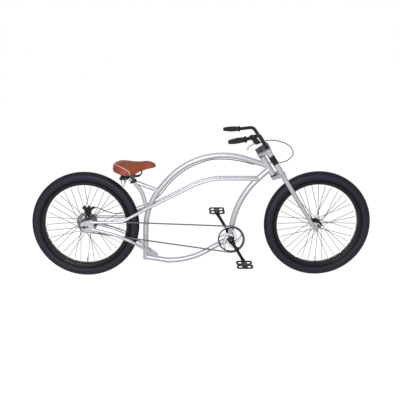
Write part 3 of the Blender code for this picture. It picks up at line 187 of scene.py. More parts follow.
def loftedMesh(rings, closed=False):
    work = bmesh.new()
    loops = [[work.verts.new(point) for point in ring] for ring in rings]
    for ring, following in zip(loops, loops[1:] + loops[:1] if closed else loops[1:]):
        for corners in zip(ring, ring[1:] + ring[:1], following[1:] + following[:1], following):
            work.faces.new(corners)
    if not closed:
        work.faces.new(loops[0])
        work.faces.new(loops[-1])
    return finishedMesh(work)


def tubeMesh(path, radius, around=24, factors=None, closed=False, facing=None):
    points = [Vector(point) for point in path]
    count = len(points)
    rings = []
    side = None
    for index, point in enumerate(points):
        before = points[index - 1] if index or closed else point
        after = points[(index + 1) % count] if index < count - 1 or closed else point
        ahead = (after - before).normalized()
        side = facing if facing is not None else side or ahead.orthogonal()
        side = (side - ahead * side.dot(ahead)).normalized()
        up = ahead.cross(side)
        reach = radius * (factors[index] if factors else 1)
        rings.append([point + reach * (cos(2 * pi * step / around) * side + sin(2 * pi * step / around) * up)
            for step in range(around)])
    return loftedMesh(rings, closed)


def turnedMesh(profile, segments=48, closed=False):
    work = bmesh.new()
    verts = [work.verts.new((radius, 0, z)) for radius, z in profile]
    edges = [work.edges.new(pair) for pair in zip(verts, verts[1:])]
    if closed:
        edges.append(work.edges.new((verts[-1], verts[0])))
    bmesh.ops.spin(work, geom=verts + edges, axis=(0, 0, 1), cent=(0, 0, 0), steps=segments, angle=2 * pi)
    bmesh.ops.remove_doubles(work, verts=work.verts, dist=1e-6)
    loose = [edge for edge in work.edges if not edge.link_faces]
    bmesh.ops.delete(work, geom=loose, context="EDGES")
    return finishedMesh(work)


def ringMesh(inner, outer, low, high, edge, segments):
    return turnedMesh(ringProfile(inner, outer, low, high, edge), segments, True)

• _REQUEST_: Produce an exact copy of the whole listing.

• _ANSWER FOR THE TASK_:
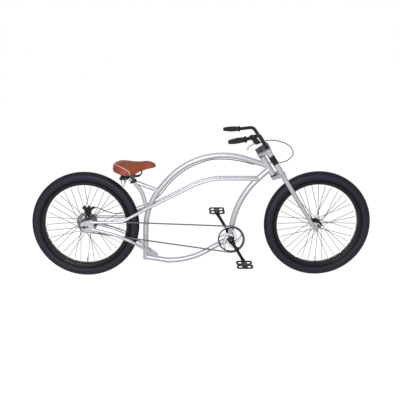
Write part 3 of the Blender code for this picture. It picks up at line 187 of scene.py. More parts follow.
def loftedMesh(rings, closed=False):
    work = bmesh.new()
    loops = [[work.verts.new(point) for point in ring] for ring in rings]
    for ring, following in zip(loops, loops[1:] + loops[:1] if closed else loops[1:]):
        for corners in zip(ring, ring[1:] + ring[:1], following[1:] + following[:1], following):
            work.faces.new(corners)
    if not closed:
        work.faces.new(loops[0])
        work.faces.new(loops[-1])
    return finishedMesh(work)


def tubeMesh(path, radius, around=24, factors=None, closed=False, facing=None):
    points = [Vector(point) for point in path]
    count = len(points)
    rings = []
    side = None
    for index, point in enumerate(points):
        before = points[index - 1] if index or closed else point
        after = points[(index + 1) % count] if index < count - 1 or closed else point
        ahead = (after - before).normalized()
        side = facing if facing is not None else side or ahead.orthogonal()
        side = (side - ahead * side.dot(ahead)).normalized()
        up = ahead.cross(side)
        reach = radius * (factors[index] if factors else 1)
        rings.append([point + reach * (cos(2 * pi * step / around) * side + sin(2 * pi * step / around) * up)
            for step in range(around)])
    return loftedMesh(rings, closed)


def turnedMesh(profile, segments=48, closed=False):
    work = bmesh.new()
    verts = [work.verts.new((radius, 0, z)) for radius, z in profile]
    edges = [work.edges.new(pair) for pair in zip(verts, verts[1:])]
    if closed:
        edges.append(work.edges.new((verts[-1], verts[0])))
    bmesh.ops.spin(work, geom=verts + edges, axis=(0, 0, 1), cent=(0, 0, 0), steps=segments, angle=2 * pi)
    bmesh.ops.remove_doubles(work, verts=work.verts, dist=1e-6)
    loose = [edge for edge in work.edges if not edge.link_faces]
    bmesh.ops.delete(work, geom=loose, context="EDGES")
    return finishedMesh(work)


def ringMesh(inner, outer, low, high, edge, segments):
    return turnedMesh(ringProfile(inner, outer, low, high, edge), segments, True)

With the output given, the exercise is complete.